Output, word for word, every line from the start of the listing down to and including the line that contains "pedals and levers"; include nothing else.

- **Entries from a dataset**:
-- Begin --
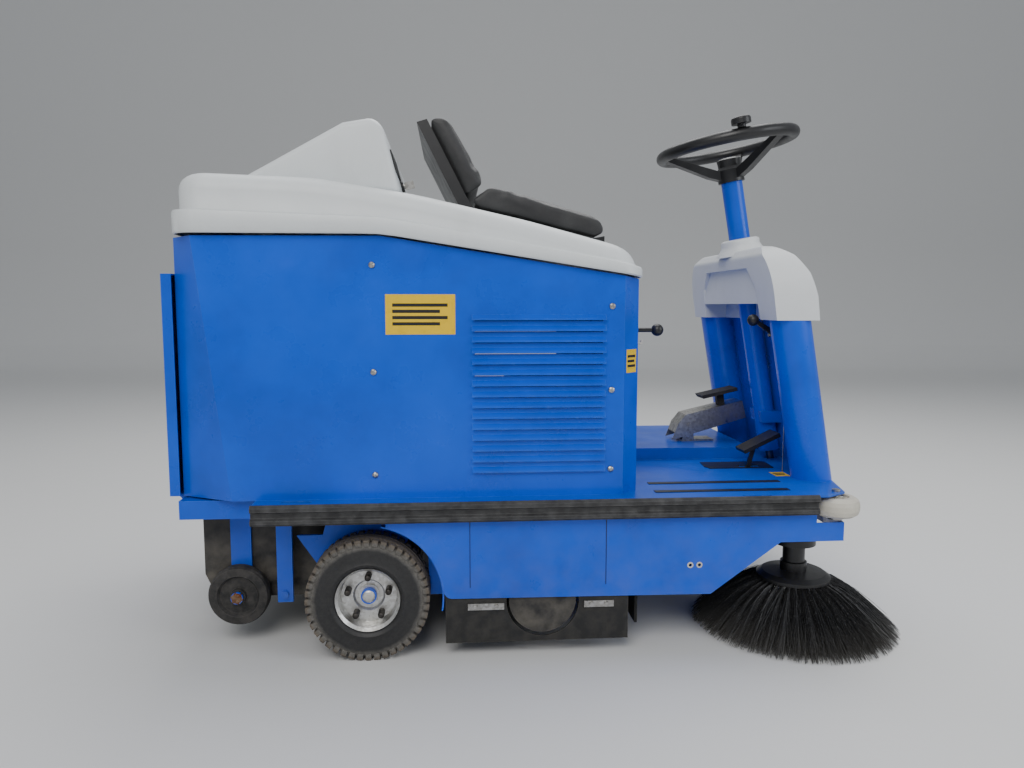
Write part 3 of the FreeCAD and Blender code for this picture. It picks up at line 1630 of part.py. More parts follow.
def spinner_knob():
    """Turning knob that stands on the rim's right side."""
    knob = steering_body("spinner_knob")
    extrude(knob, "XY", [circle("10", "-20", "-rim_ring")], "rim_grip", "rim_grip + 8")
    extrude(knob, "XY", [circle("23", "-20", "-rim_ring")], "rim_grip + 8", "rim_grip + 24")
    soften(knob, "6", lambda e: e.BoundBox.ZMin > 38 and e.BoundBox.XLength > 30)
    return knob


# ---------------------------------------------------------------- pedals and levers


def treadle_bracket():
    """Bracket on the raised floor with the traction pedal's pin."""
    bracket = new_body("treadle_bracket", "treadle_x", "treadle_y")
    inner = "treadle_half - 8"
    foot = rectangle("-20", "70", opposite(inner), inner)
    extrude(bracket, "XY", [foot], "deck_top + 31", "deck_top + 36")
    for side in (-1, 1):
        low_edge = [("-16", "deck_top + 36"), ("16", "deck_top + 36")]
        cheek = low_edge + [("10", "treadle_z + 9"), ("-10", "treadle_z + 9")]
        extrude(bracket, "XZ", [cheek], *sided(side, f"{inner} - 4", inner))
    pin = [circle("6", "0", "treadle_z")]
    extrude(bracket, "XZ", pin, "-treadle_half - 4", "treadle_half + 4")
    return bracket


def treadle():
    """Galvanised channel-shaped traction pedal with heel and toe ends."""
    pedal = new_body("treadle", "0", "treadle_y")
    profile = [
        ("784", "376"),
        ("992", "436"),
        ("980", "484"),
        ("821", "446"),
        ("800", "420"),
    ]
    extrude(pedal, "XZ", [profile], "-treadle_half", "treadle_half")
    hollow = [("775", "366"), ("1000", "432"), ("977", "480.5"), ("823", "443"), ("803", "418")]
    clear(pedal, "XZ", [hollow], "-treadle_half + sheet", "treadle_half - sheet")
    clear(pedal, "XZ", [circle("6 + running", "treadle_x", "treadle_z")], "-treadle_half", "treadle_half")
    return pedal


def foot_rest():
    """Rubber foot pad on a post over the traction pedal."""
    pad = new_body("foot_rest", "0", "treadle_y")
    extrude(pad, "XZ", [[("866", "498"), ("966", "520"), ("968", "511"), ("872", "489")]], "-30", "30")
    extrude(pad, "XZ", [[("915", "501"), ("935", "505.5"), ("939", "474.6"), ("919", "470")]], "-8", "8")
    return pad


def flap_pedal():
    """Pedal that lifts the front flap: ribbed pad on a bent rod from a shaft below the deck."""
    pedal = new_body("flap_pedal", "flap_pedal_x", "flap_pedal_y", "flap_pedal_z")
    front = [("-10", "-8"), ("66", "-8"), ("76", "30"), ("92", "88")]
    rod = front + [("84", "90"), ("66", "32"), ("58", "2"), ("-10", "2")]
    extrude(pedal, "XZ", [rod], "-18", "-10")
    extrude(pedal, "XZ", [circle("12")], "-26", "10")
    extrude(pedal, "XZ", [[("56", "84"), ("146", "128"), ("151", "119"), ("60", "76")]], "-32", "28")
    clear(pedal, "XZ", [circle("7 + running")], "-26", "10")
    return pedal


def flap_pedal_bracket():
    """Hanger below the deck with the flap pedal's shaft."""
    hanger = new_body("flap_pedal_bracket", "flap_pedal_x", "flap_pedal_y", "flap_pedal_z")
    cheek = rectangle("-14", "14", "-14", f"{DECK_BOTTOM} - flap_pedal_z")
    for low, high in (("-34", "-28"), ("12", "18")):
        extrude(hanger, "XZ", [cheek], low, high)
    extrude(hanger, "XZ", [circle("7")], "-28", "12")
    return hanger


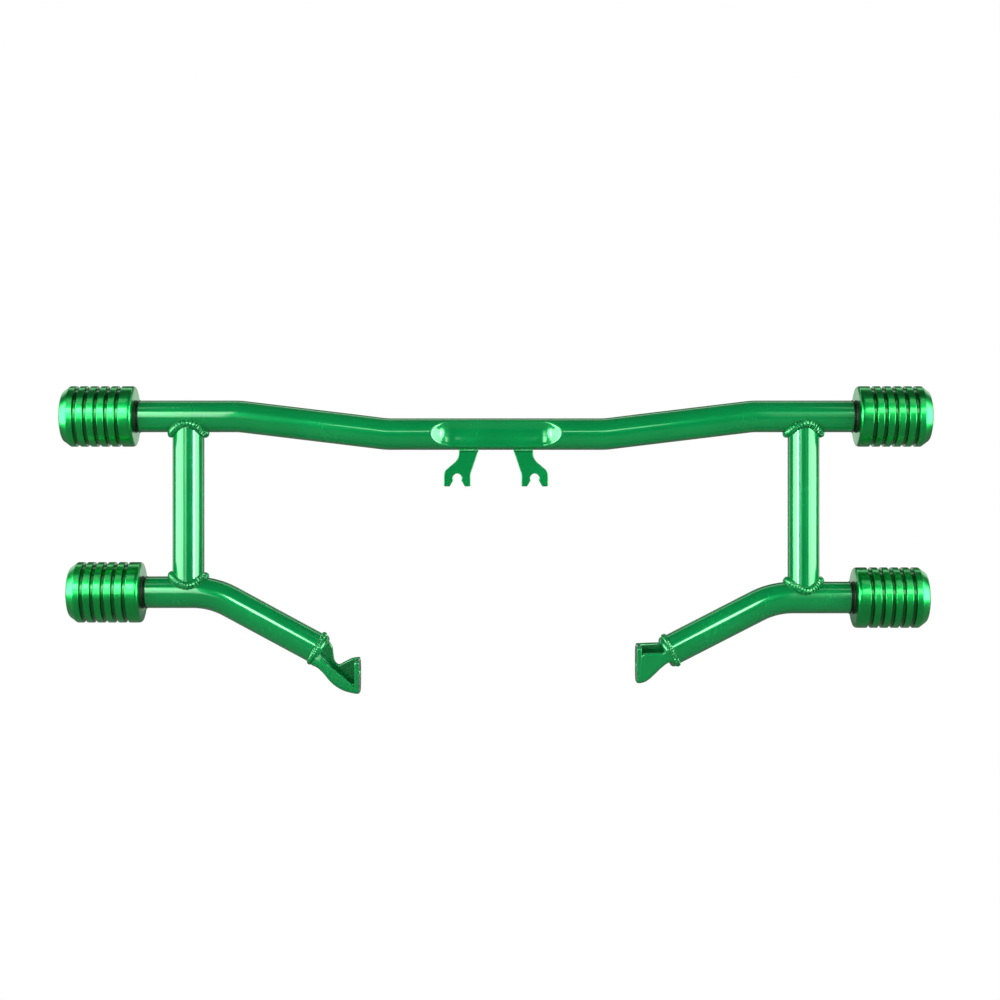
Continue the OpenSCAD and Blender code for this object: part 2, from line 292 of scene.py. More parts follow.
-- End --
- **Task response**:
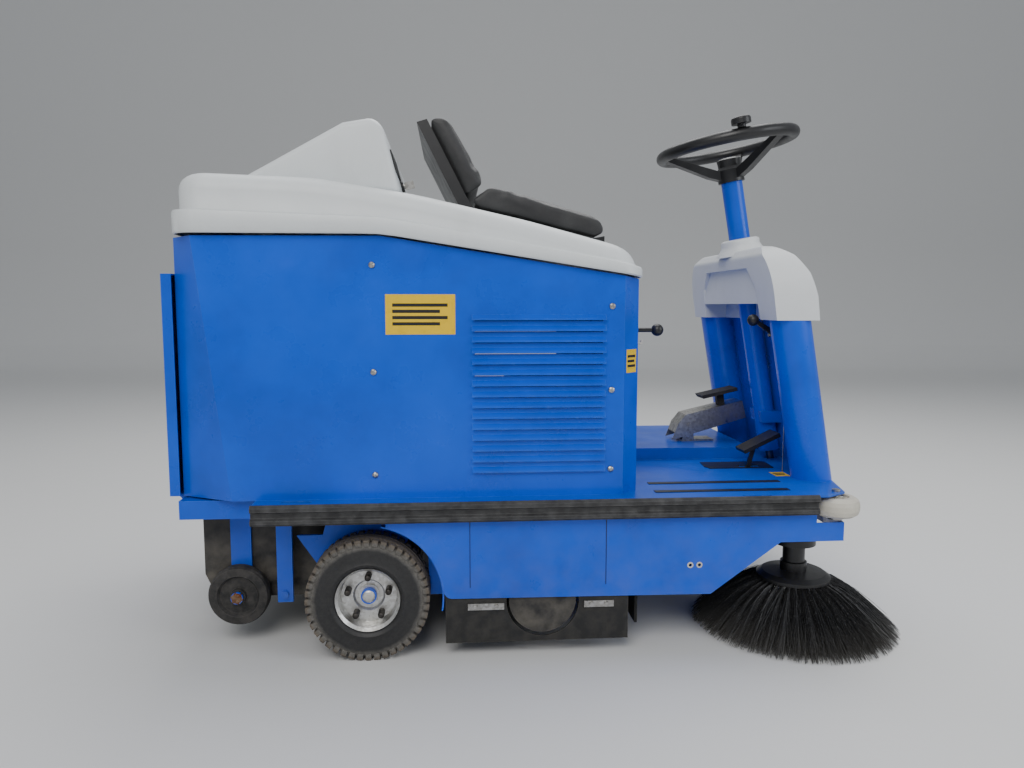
Write part 3 of the FreeCAD and Blender code for this picture. It picks up at line 1630 of part.py. More parts follow.
def spinner_knob():
    """Turning knob that stands on the rim's right side."""
    knob = steering_body("spinner_knob")
    extrude(knob, "XY", [circle("10", "-20", "-rim_ring")], "rim_grip", "rim_grip + 8")
    extrude(knob, "XY", [circle("23", "-20", "-rim_ring")], "rim_grip + 8", "rim_grip + 24")
    soften(knob, "6", lambda e: e.BoundBox.ZMin > 38 and e.BoundBox.XLength > 30)
    return knob


# ---------------------------------------------------------------- pedals and levers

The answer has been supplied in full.